I can’t remember the best, but I do remember the worst—from a senior colleague who advised me to go with a tiny press that was interested in publishing my dissertation as a book.  The book’s title became Loving With a Vengeance. When it came time for tenure, some faculty questioned the worth of a book not published with a major press.  The senior colleague who advised me to go with the small press, “The Shoe String Press” (the name says it all), asked me at tenure time why I didn’t go with a larger press—apparently she had forgotten her earlier advice.  I was devastated.  I don’t mean this anecdote to reflect badly on The Shoe String Press, which was very good to me within the limits of its ability to market the book.

What advice would you give someone working on their dissertation?
Choose a topic that you love, love, love.  It’s better to write a good book on a subject you are passionate about than a mediocre book tailored primarily for the job market.

How does your teaching connect to your research?
I often teach the works I write about at both the undergraduate and graduate levels.  Of course, at the graduate level the students are also required to read a great deal of theory.

Name one book or article published before 1970 that has inspired or haunted you?
The Golden Notebook, a novel by Doris Lessing published in 1962, inspired a generation of women.  For me personally, it provoked such rage against men that I had to break up with someone after continually pointing out how he acted just like Lessing’s male characters.  I do not teach this novel, however, because I would be in danger of flunking my male students.

Name the last book or article you read to inspire or haunt you.
It was published a while ago, but as my recent article shows, the book that has most inspired me is Juliana Schiesari’s The Gendering of Melancholia. It’s a book about how male loss is dealt with in literature (it also applies to films) in a way that elevates men’s pathos at the expense of  women and minorities whose grief is appropriated by the male melancholic.  The very term “melancholy” has a grandeur about it which is denied women, whose sorrows are generally written off as mere “depression.”  Schiesari’s work has been and will continue to be influential in my writing about such figures as Clint Eastwood.

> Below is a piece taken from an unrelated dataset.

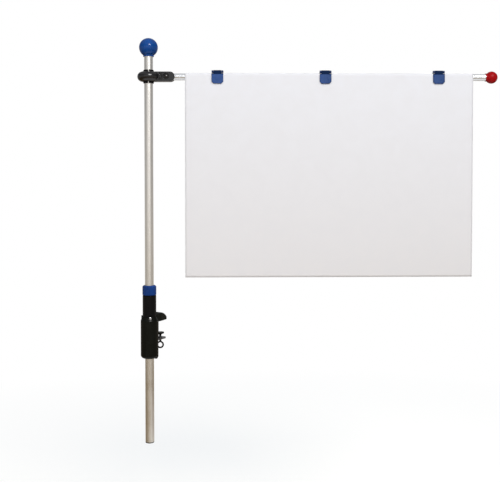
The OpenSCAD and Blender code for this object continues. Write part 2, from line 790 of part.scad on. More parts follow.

What website most often draws your attention away from work?
Oh, okay, I’ll confess:  “Television Without Pity” and “Eight Letters in Search of a Word.”

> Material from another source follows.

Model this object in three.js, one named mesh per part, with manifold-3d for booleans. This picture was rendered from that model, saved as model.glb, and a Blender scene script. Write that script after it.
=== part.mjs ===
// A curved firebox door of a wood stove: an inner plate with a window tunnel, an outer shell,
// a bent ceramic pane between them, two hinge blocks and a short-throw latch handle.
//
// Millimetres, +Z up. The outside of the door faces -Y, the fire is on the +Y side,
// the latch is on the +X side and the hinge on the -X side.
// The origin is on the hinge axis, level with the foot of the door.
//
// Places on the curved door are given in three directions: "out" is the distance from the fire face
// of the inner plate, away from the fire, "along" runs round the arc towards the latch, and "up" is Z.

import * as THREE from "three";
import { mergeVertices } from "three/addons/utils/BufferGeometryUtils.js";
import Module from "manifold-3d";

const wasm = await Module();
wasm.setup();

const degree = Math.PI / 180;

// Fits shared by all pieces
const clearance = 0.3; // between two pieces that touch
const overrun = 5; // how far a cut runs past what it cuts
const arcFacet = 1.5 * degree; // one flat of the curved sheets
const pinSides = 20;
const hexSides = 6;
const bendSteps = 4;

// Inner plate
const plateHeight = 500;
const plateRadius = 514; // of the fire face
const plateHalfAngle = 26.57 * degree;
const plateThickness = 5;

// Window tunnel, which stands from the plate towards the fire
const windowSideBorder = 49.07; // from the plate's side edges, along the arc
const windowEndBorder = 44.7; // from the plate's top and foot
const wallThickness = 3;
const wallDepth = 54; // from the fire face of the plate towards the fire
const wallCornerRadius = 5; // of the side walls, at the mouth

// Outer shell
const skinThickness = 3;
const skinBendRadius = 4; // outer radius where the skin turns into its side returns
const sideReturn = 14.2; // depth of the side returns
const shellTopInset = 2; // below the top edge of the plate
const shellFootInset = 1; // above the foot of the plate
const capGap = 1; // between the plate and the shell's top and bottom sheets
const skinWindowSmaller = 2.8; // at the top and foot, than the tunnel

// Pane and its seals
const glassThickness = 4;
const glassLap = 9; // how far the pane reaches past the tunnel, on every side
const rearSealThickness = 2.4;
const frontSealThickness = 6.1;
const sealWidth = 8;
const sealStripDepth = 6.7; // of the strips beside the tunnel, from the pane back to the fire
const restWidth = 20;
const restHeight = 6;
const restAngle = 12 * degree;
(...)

What do you see as the most annoying tendency in contemporary scholarship?
What has long annoyed me is the tendency of popular-culture scholars to use  terms like “progressive” or “regressive.”  As I wrote long ago, I  think we should not (or not simply) seek to justify any cultural text we happen to be fans of (romances, tv shows, etc.) in terms of our own politics—feminist, Marxist, or what have you.  There is often a faulty syllogism at work in cultural criticism that goes something like this:  I enjoy The Real Housewives of New Jersey; I am a feminist; therefore the program must be feminist).  Better to admit we are all cultural dupes rather than to say that no one is a cultural dupe.